▶ _What needs to be done_: Print the first line of the material below and each line after it, exactly as written, ending with the line that contains "FIGURE_LAYER, FIGURE_OUTWARDS = 1.8, 0.0002".

▶ _Available data_:
--- begin ---
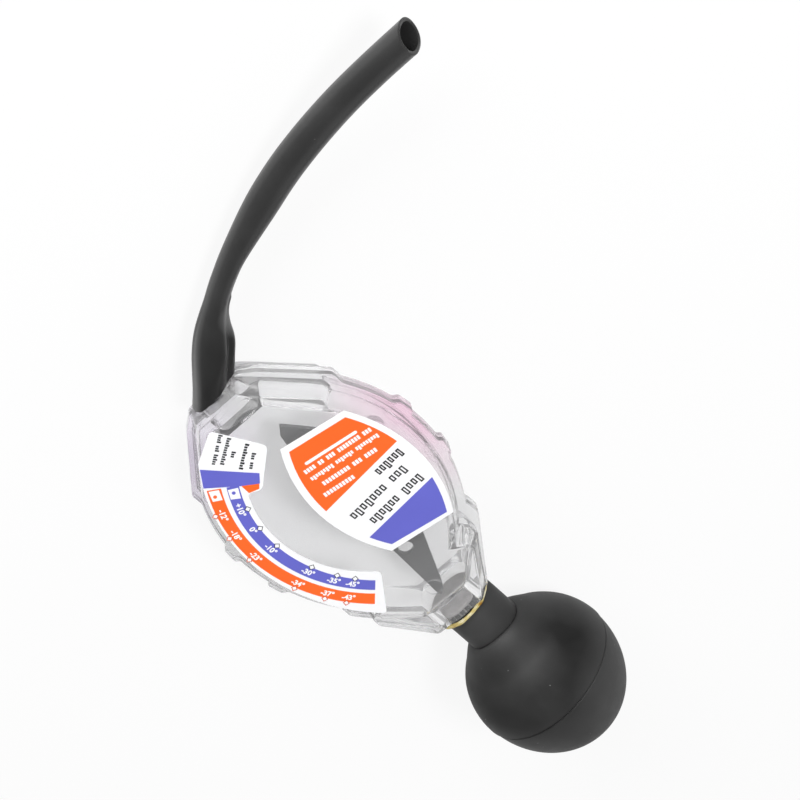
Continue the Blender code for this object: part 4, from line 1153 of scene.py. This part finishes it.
# %% Make the marks and the numbers
INNER_MARKS = {"+10": (-113.1, -113.8), "0": (-102.1, -102.8), "-10": (-90.6, -91.2),
               "-30": (-71.9, -72.1), "-35": (-60.2, -60.8), "-45": (-52.4, -53.0)}
OUTER_MARKS = {"-12": (-114.6, -114.0), "-18": (-104.4, -104.3), "-23": (-93.2, -92.6),
               "-34": (-73.2, -73.1), "-37": (-61.6, -61.3), "-43": (-53.8, -53.4)}
INNER_TIPS = (INNER_MARKS, BLUE_EDGES[0], -0.0001)
OUTER_TIPS = (OUTER_MARKS, ORANGE_EDGES[1], 0.0003)
MARK_SIZE, INNER_CENTRE_SIZE, OUTER_CENTRE_SIZE = 0.0021, 0.0015, 0.0014
FIGURE_HEIGHT, FIGURE_SHARE_OF_SIZE, FIGURE_GROWTH = 0.0017, 0.72, 0.05
FIGURE_LAYER, FIGURE_OUTWARDS = 1.8, 0.0002


def figures(text, degrees, edges):
    """One number as a mesh, turned so that its foot faces outwards, in the middle of its band."""
    line = bpy.data.curves.new("figures", "FONT")
    line.body = text + "°"
    line.size = FIGURE_HEIGHT / FIGURE_SHARE_OF_SIZE
    line.offset = FIGURE_HEIGHT * FIGURE_GROWTH
    line.align_x, line.align_y = "CENTER", "CENTER"
    line.extrude = INK_STEP / 2
    line.resolution_u = 3
    written = bpy.data.objects.new("figures", line)
    bpy.context.scene.collection.objects.link(written)
    mesh = bpy.data.meshes.new_from_object(written.evaluated_get(bpy.context.evaluated_depsgraph_get()))
    bpy.data.objects.remove(written)
    a = math.radians(degrees)
    radius = (edge_radius(edges[0], degrees) + edge_radius(edges[1], degrees)) / 2 + FIGURE_OUTWARDS
    place = (*on_circle(PIVOT_XY, radius, degrees), LABEL_TOP + INK_STEP * FIGURE_LAYER)
    turn = Matrix(((-math.sin(a), -math.cos(a), 0.0), (math.cos(a), -math.sin(a), 0.0), (0.0, 0.0, 1.0)))
    mesh.transform(Matrix.Translation(SHIFT) @ Matrix(TURN.tolist()).to_4x4()
                   @ Matrix.Translation(place) @ turn.to_4x4())
    return mesh


def numbers(name, marks, edges, ink):
    """All numbers of a band, joined into one piece."""
    things = []
    for text, (_, degrees) in marks.items():
        thing = bpy.data.objects.new(name, figures(text, degrees, edges))
        bpy.context.scene.collection.objects.link(thing)
        things.append(thing)
    with bpy.context.temp_override(active_object=things[0], selected_editable_objects=things):
        bpy.ops.object.join()
    things[0].data.materials.clear()
    things[0].data.materials.append(ink)
    return dress(things[0], "housing", "label_print")


printed("inner_mark_edges", diamonds(*INNER_TIPS, MARK_SIZE), 1, ink_black)
printed("outer_mark_edges", diamonds(*OUTER_TIPS, MARK_SIZE), 1, mark_red)
mark_centres = diamonds(*INNER_TIPS, INNER_CENTRE_SIZE) + diamonds(*OUTER_TIPS, OUTER_CENTRE_SIZE)
printed("mark_centres", mark_centres, 2, ink_white)
numbers("inner_numbers", INNER_MARKS, BLUE_EDGES, ink_white)
numbers("outer_numbers", OUTER_MARKS, ORANGE_EDGES, ink_white)

# %% Make the note
NOTE_HEIGHT = 0.0012
NOTE_ROWS = (((-0.0445, -0.0042), (-0.0387, -0.0129), (4, 3, 5)),
             ((-0.0421, -0.0033), (-0.0371, -0.0114), (12,)),
             ((-0.0381, -0.0055), (-0.0366, -0.0077), (3,)),
             ((-0.0372, -0.0012), (-0.0322, -0.0090), (10,)),
             ((-0.0338, -0.0020), (-0.0302, -0.0068), (3, 3)))
note_blocks = [block for row in NOTE_ROWS for block in letter_blocks(*row, NOTE_HEIGHT)]
printed("note_blocks", note_blocks, 0, ink_black)

# %% [markdown]
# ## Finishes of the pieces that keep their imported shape
# The vane, its pin and weight, the films and the adhesive round the hose have their right shape in the
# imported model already, so they only get their finishes.

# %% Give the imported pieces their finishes
PACKED_FINISHES = {"indicator_vane": vane_grey, "pivot_pin": steel, "balance_weight": steel,
                   "centre_label": label_white, "scale_label": label_white, "hose_bead": clear_adhesive}
for node_name, material in PACKED_FINISHES.items():
    node_mesh = nodes[node_name].data
    node_mesh.materials.clear()
    node_mesh.materials.append(material)
print("finished", len(PACKED_FINISHES), "packed pieces")

# %% [markdown]
# ## Floor and light
# The photograph has a plain white ground and light from all sides. A white sky does most of the work. Two
# broad lamps, one at each side, give the rubber its soft sheen, and a small one above adds the faint
# shadow under the tester. No lamp is seen through the plastic, where it would show as a white spot. The
# floor glows as well, so that it is white to the camera and behind the clear plastic.

# %% Lay the floor
FLOOR_HALF, FLOOR_DROP = 3.0, 0.0002
GROUND_GLOW = {"Is Transmission Ray": 0.55, "Is Glossy Ray": 0.36, "Is Camera Ray": 0.88}


def white_ground():
    """Matt white that also glows, most for the camera, less through the plastic and least in gloss."""
    material = bpy.data.materials.new("white_ground")
    material.use_nodes = True
    tree = material.node_tree
    tree.nodes.clear()
    path = add(tree, "ShaderNodeLightPath")
    share = 0.0
    for ray, glow_share in GROUND_GLOW.items():
        share = maths(tree, "MAXIMUM", share, maths(tree, "MULTIPLY", path.outputs[ray], glow_share))
    matt = add(tree, "ShaderNodeBsdfDiffuse", Color=(0.80, 0.80, 0.80, 1.0))
    glow = add(tree, "ShaderNodeEmission", Color=(1.0, 1.0, 1.0, 1.0), Strength=1.0)
    mixed = add(tree, "ShaderNodeMixShader", _0=share, _1=matt.outputs[0], _2=glow.outputs[0])
    output = add(tree, "ShaderNodeOutputMaterial")
    tree.links.new(mixed.outputs[0], output.inputs["Surface"])
    return material


floor_corners = np.array([(-1, -1, 0), (1, -1, 0), (1, 1, 0), (-1, 1, 0)]) * FLOOR_HALF
floor_corners[:, 2] -= FLOOR_DROP
floor = make_object("floor", floor_corners, [[0, 1, 2, 3]], white_ground())
print("floor lies", FLOOR_DROP * 1000, "mm under the tester")


# %% Light the scene
SKY_SHADES = [(0.0, (0.85, 0.85, 0.85)), (0.35, (0.82, 0.82, 0.82)), (0.80, (0.55, 0.55, 0.55))]
SKY_STRENGTH = 0.46


def studio_sky():
    """A white sky that darkens towards its top, as a studio does above its white walls."""
    world = bpy.data.worlds.new("studio")
    world.use_nodes = True
    tree = world.node_tree
    background = tree.nodes["Background"]
    direction = add(tree, "ShaderNodeTexCoord").outputs["Generated"]
    height = add(tree, "ShaderNodeSeparateXYZ", Vector=direction).outputs["Z"]
    tree.links.new(ramp(tree, height, SKY_SHADES), background.inputs["Color"])
    background.inputs["Strength"].default_value = SKY_STRENGTH
    bpy.context.scene.world = world


def soft_lamp(name, place, target, size, watts, mirrored_in_gloss=True):
    """A square lamp that faces a point; it isn't seen through plastic, and may be left out of gloss."""
    lamp = bpy.data.lights.new(name, "AREA")
    lamp.size = size
    lamp.energy = watts
    thing = bpy.data.objects.new(name, lamp)
    thing.location = place
    thing.rotation_euler = (Vector(target) - Vector(place)).to_track_quat("-Z", "Y").to_euler()
    thing.visible_glossy = mirrored_in_gloss
    thing.visible_transmission = False
    bpy.context.scene.collection.objects.link(thing)
    print("lamp", name, "gives", watts, "watts")


studio_sky()
soft_lamp("key_lamp", (-0.17, 0.47, 0.90), (0.0, 0.0, 0.0), 0.25, 6.0, False)
soft_lamp("side_lamp", (-0.95, 0.20, 0.28), (-0.05, 0.05, 0.0), 0.80, 13.0)
soft_lamp("far_lamp", (1.20, -0.35, 0.35), (0.05, 0.0, 0.0), 2.00, 5.5)

# %% Show the colours as they are written
bpy.context.scene.view_settings.view_transform = "Standard"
--- end ---
▶ _Exercise output_:
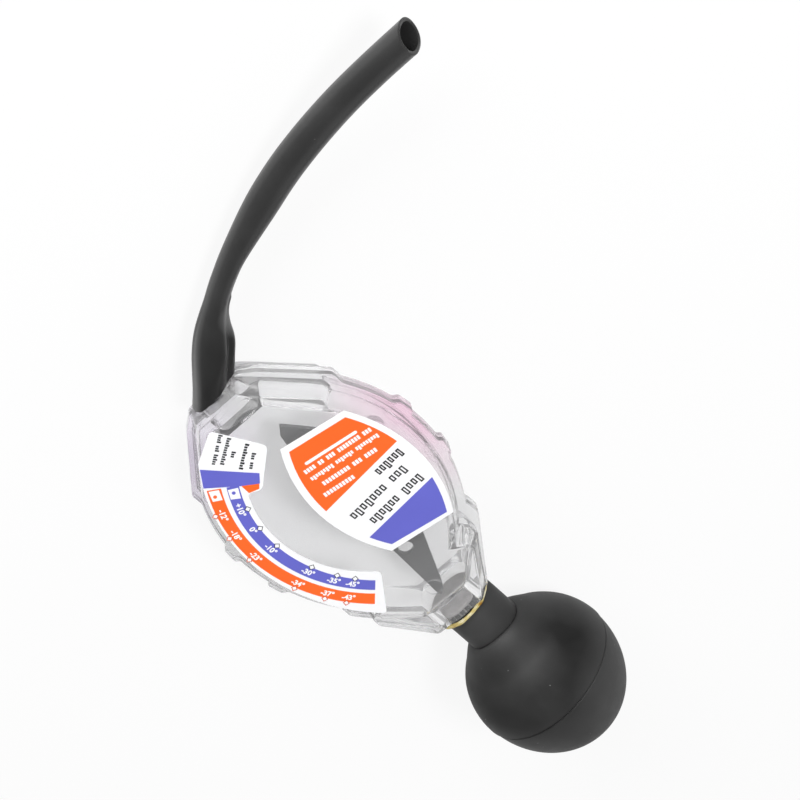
Continue the Blender code for this object: part 4, from line 1153 of scene.py. This part finishes it.
# %% Make the marks and the numbers
INNER_MARKS = {"+10": (-113.1, -113.8), "0": (-102.1, -102.8), "-10": (-90.6, -91.2),
               "-30": (-71.9, -72.1), "-35": (-60.2, -60.8), "-45": (-52.4, -53.0)}
OUTER_MARKS = {"-12": (-114.6, -114.0), "-18": (-104.4, -104.3), "-23": (-93.2, -92.6),
               "-34": (-73.2, -73.1), "-37": (-61.6, -61.3), "-43": (-53.8, -53.4)}
INNER_TIPS = (INNER_MARKS, BLUE_EDGES[0], -0.0001)
OUTER_TIPS = (OUTER_MARKS, ORANGE_EDGES[1], 0.0003)
MARK_SIZE, INNER_CENTRE_SIZE, OUTER_CENTRE_SIZE = 0.0021, 0.0015, 0.0014
FIGURE_HEIGHT, FIGURE_SHARE_OF_SIZE, FIGURE_GROWTH = 0.0017, 0.72, 0.05
FIGURE_LAYER, FIGURE_OUTWARDS = 1.8, 0.0002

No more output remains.